Arm Holdings (ARM) is typically regarded within the Gate Learn system as an “architecture licensing company” rather than a conventional chip manufacturer. ARM operates a business model based on licensing fees and royalties.

ARM’s revenue is generally comprised of two main components: licensing fees and royalties. Licensing fees are paid when clients obtain rights to use ARM’s architecture or IP, while royalties accumulate as chips or end devices are shipped over time.
| Revenue Source | Stage | Function |
|---|---|---|
| Licensing Fee | Before or after design integration | Grants clients rights to use ARM architecture |
| Royalty | Chip shipment and end device deployment | Provides ongoing revenue based on downstream scale |
| Ecosystem Expansion | Long-term phase | Drives broader adoption of ARM architecture |
This structure means ARM’s revenue flexibility is closely tied to downstream device shipments, chip penetration rates, and the number of licensing partners. Its growth is driven not by a single product, but by the continual expansion of its ecosystem.
ARM, unlike Intel, does not primarily rely on its own wafer or processor shipments, nor does it directly manage large-scale manufacturing operations. Instead, ARM provides foundational architecture standards and intellectual property, enabling chipmakers to build products on its platform.
This distinction is crucial, as it shifts ARM’s financial focus away from production capacity and factories, and toward licensing partners, device adoption rates, software compatibility, and royalty channels.
ARM’s scalability is rooted in standardization and network effects. As more manufacturers adopt ARM architecture, development tools, software compatibility, and supply chain expertise become increasingly robust, making it easier for new clients to join.
| Expansion Factor | Manifestation | Revenue Impact |
|---|---|---|
| Ecosystem Inertia | Existing devices and software support ARM | Lowers migration costs |
| Multi-Scenario Penetration | Mobile, automotive, IoT, edge AI | Expands royalty base |
| Partner Network | Chip designers, device manufacturers, toolchains | Increases licensing demand |
As a result, ARM’s business model functions as a “platform-based intellectual property business.” As new applications emerge, opportunities for licensing and royalty growth continue to expand.
When analyzing ARM, the focus should not be on short-term revenue swings, but rather on the number of licensing clients, royalty growth trajectory, device adoption rates, and penetration into new markets. Synchronized improvements in these indicators signal expanding ecosystem influence.
Client structure is another critical factor. If revenue is overly concentrated among a few major clients or dominated by a single device category, the royalty stream may be more exposed to cyclical risks.

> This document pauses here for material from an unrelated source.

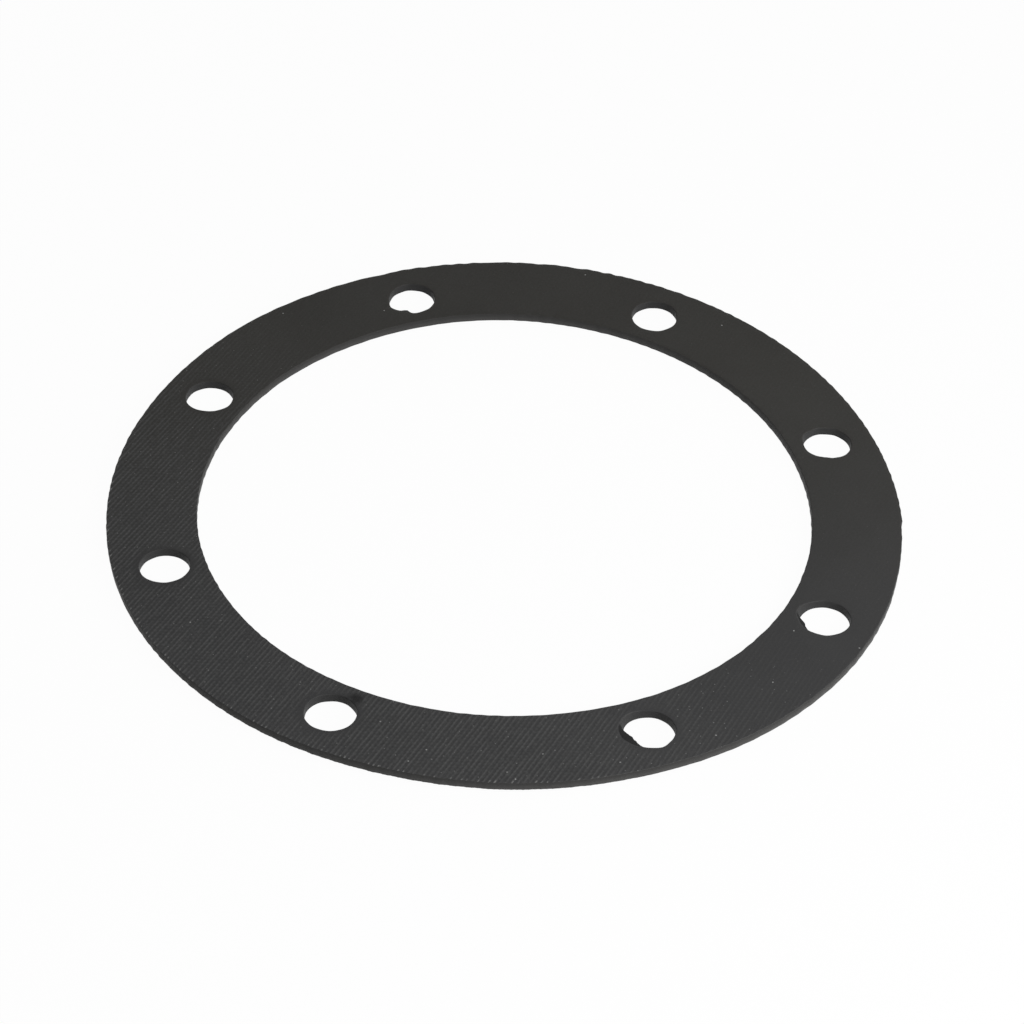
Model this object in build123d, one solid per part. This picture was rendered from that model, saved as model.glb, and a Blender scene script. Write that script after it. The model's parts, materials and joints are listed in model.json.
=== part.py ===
from build123d import *
import os

# A flat ring gasket for the bolted cover of a hydraulic tank, cut in one piece from rubber sheet.
# Millimetres and degrees. The origin is the ring's centre on its underside, +Z is the ring's axis,
# and the X and Y axes pass midway between two bolt holes.

# Bolting of the cover
pitch_circle_diameter = 158.0
bolt_hole_count = 8
bolt_diameter = 10.0
bolt_clearance = 1.5

# The keyed hole stands this far round from its even place, so the cover fits in one position only
keyed_hole_turn = 5.0

# Rubber left between a bolt hole and the bore, and between a bolt hole and the rim
inner_land = 3.25
outer_land = 5.25

sheet_thickness = 2.0

# Sizes that follow from them
bolt_hole_radius = (bolt_diameter + bolt_clearance) / 2
pitch_circle_radius = pitch_circle_diameter / 2
bore_radius = pitch_circle_radius - bolt_hole_radius - inner_land
rim_radius = pitch_circle_radius + bolt_hole_radius + outer_land


def bolt_hole_angles():
    """Angles of the bolt holes from +X, counter-clockwise seen from above."""
    even_step = 360 / bolt_hole_count
    angles = [even_step * (place + 0.5) for place in range(bolt_hole_count)]
    # The keyed hole is the second one clockwise from +X
    angles[-2] += keyed_hole_turn
    return angles


def gasket_outline():
    """The plan of the gasket: a ring with its bolt holes."""
    bolt_holes = [
        Rot(0, 0, angle) * Pos(pitch_circle_radius, 0) * Circle(bolt_hole_radius)
        for angle in bolt_hole_angles()
    ]
    return Circle(rim_radius) - Circle(bore_radius) - bolt_holes


def gasket():
    """The sheet, cut square through its thickness along the outline."""
    return extrude(gasket_outline(), amount=sheet_thickness)


os.makedirs("parts", exist_ok=True)
export_step(gasket(), "parts/gasket.step")
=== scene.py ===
import json
import math

import bmesh
import bpy
import numpy as np
from mathutils import Matrix, Vector


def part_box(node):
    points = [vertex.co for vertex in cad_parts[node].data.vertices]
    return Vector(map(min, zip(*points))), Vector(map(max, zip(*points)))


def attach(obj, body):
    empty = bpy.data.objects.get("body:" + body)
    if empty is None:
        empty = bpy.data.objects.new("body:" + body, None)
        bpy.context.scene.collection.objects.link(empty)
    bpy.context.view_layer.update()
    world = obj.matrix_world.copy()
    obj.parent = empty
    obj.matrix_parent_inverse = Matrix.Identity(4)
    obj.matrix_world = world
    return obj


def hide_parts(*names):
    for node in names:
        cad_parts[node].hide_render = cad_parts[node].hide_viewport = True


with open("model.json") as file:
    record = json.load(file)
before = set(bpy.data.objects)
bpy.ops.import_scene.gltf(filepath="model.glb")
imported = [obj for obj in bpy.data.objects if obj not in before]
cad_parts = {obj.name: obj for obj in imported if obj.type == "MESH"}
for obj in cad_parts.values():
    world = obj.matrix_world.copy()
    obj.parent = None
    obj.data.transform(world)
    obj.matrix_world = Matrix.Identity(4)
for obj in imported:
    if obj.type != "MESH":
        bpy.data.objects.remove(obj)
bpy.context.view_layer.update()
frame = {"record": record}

# The looks of a flat rubber gasket: black sheet with a cloth impression, cut to a ring with bolt holes.
# Metres and degrees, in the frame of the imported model.

MM = 0.001

# The cloth impression: fine ridges that the cloth's warp left, straight across the whole sheet,
# and the much fainter trace of its weft across them
RIDGE_PITCH = 1.048 * MM
RIDGE_ANGLE = 67.5
GROOVE_DEPTH = 0.068 * MM
WEFT_DEPTH = 0.01 * MM
SAMPLES_PER_RIDGE = 6
STEP_ALONG_RIDGE = 1.9 * MM
BLANK_MARGIN = 2 * MM

# The depth of the grooves varies by this share, in waves of this length, differently on the two faces
GROOVE_VARIES_BY = 0.2
GROOVE_WAVE = 9 * MM
TOP_SEED = 11
UNDER_SEED = 23

# It is full towards this direction and nearly gone on the ring's other side
FULL_TOWARDS = 231
FULL_FROM = 0.75
FADED_FROM = -0.25
FADED_SHARE = 0.04

# The punch pressed the impression flat this far round each bolt hole
PRESSED_RIM = 2.2 * MM

# The cut edges. A knife cut the rim and the bore, and a punch the bolt holes, which it left narrower below
RIM_ROUNDING = 0.22 * MM
BORE_ROUNDING = 0.2 * MM
HOLE_ROUNDING = 0.25 * MM
LOWER_ROUNDING = 0.04 * MM
ROUNDING_STEPS = 3
HOLE_TAPER = 0.05 * MM
RING_SEGMENTS = 1080
HOLE_SEGMENTS = 96
CUT_MARGIN = 0.02 * MM
CUTTER_BEYOND = 1 * MM
POINTS_JOINED_WITHIN = 0.002 * MM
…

Figure 1. ARM’s revenue flow: architecture IP, chip design, device manufacturing, and end-market shipments collectively shape the royalty pathway.
ARM’s role, revenue sources, and operating variables differ from those of chip design firms, manufacturers, and IDMs.
| Type | Core Business | Main Revenue | Key Metrics |
|---|---|---|---|
| ARM | Architecture/IP licensing | Licensing fees, royalties | Client count, royalties, penetration rate |
| Chip Design Company | SoC/GPU/communications chip design | Chip sales | Shipment volume, ASP, client concentration |
| Manufacturing Company | Wafer fabrication | Manufacturing service revenue | Capacity utilization, process node |
| IDM | Design + manufacturing | Chip sales and manufacturing income | Capacity, product mix, capital expenditure |
Understanding these differences helps avoid conflating ARM with chip manufacturers. ARM’s core value lies in its standards, not its factories.
At its core, ARM stock represents a combination of architecture licensing and royalty income. To truly understand it, separate “chip manufacturing” from the “intellectual property platform,” and track long-term trends in licensing clients, device penetration, and ecosystem expansion.
ARM’s primary income streams are licensing fees and royalties. Licensing fees are tied to usage rights, while royalties reflect ongoing revenue from downstream chip or device shipments.
ARM provides architecture and intellectual property, rather than directly operating wafer fabs or large-scale factories. Its business focus is on standards and ecosystem growth, not production capacity.
ARM’s revenue grows as more manufacturers adopt its architecture. The more mature the software ecosystem, development tools, and device landscape, the easier it is for new clients to come on board.
Key indicators include the number of licensing clients, royalty revenue growth, device penetration rates, and client structure. Synchronized improvement in these metrics typically signals expanding ecosystem coverage.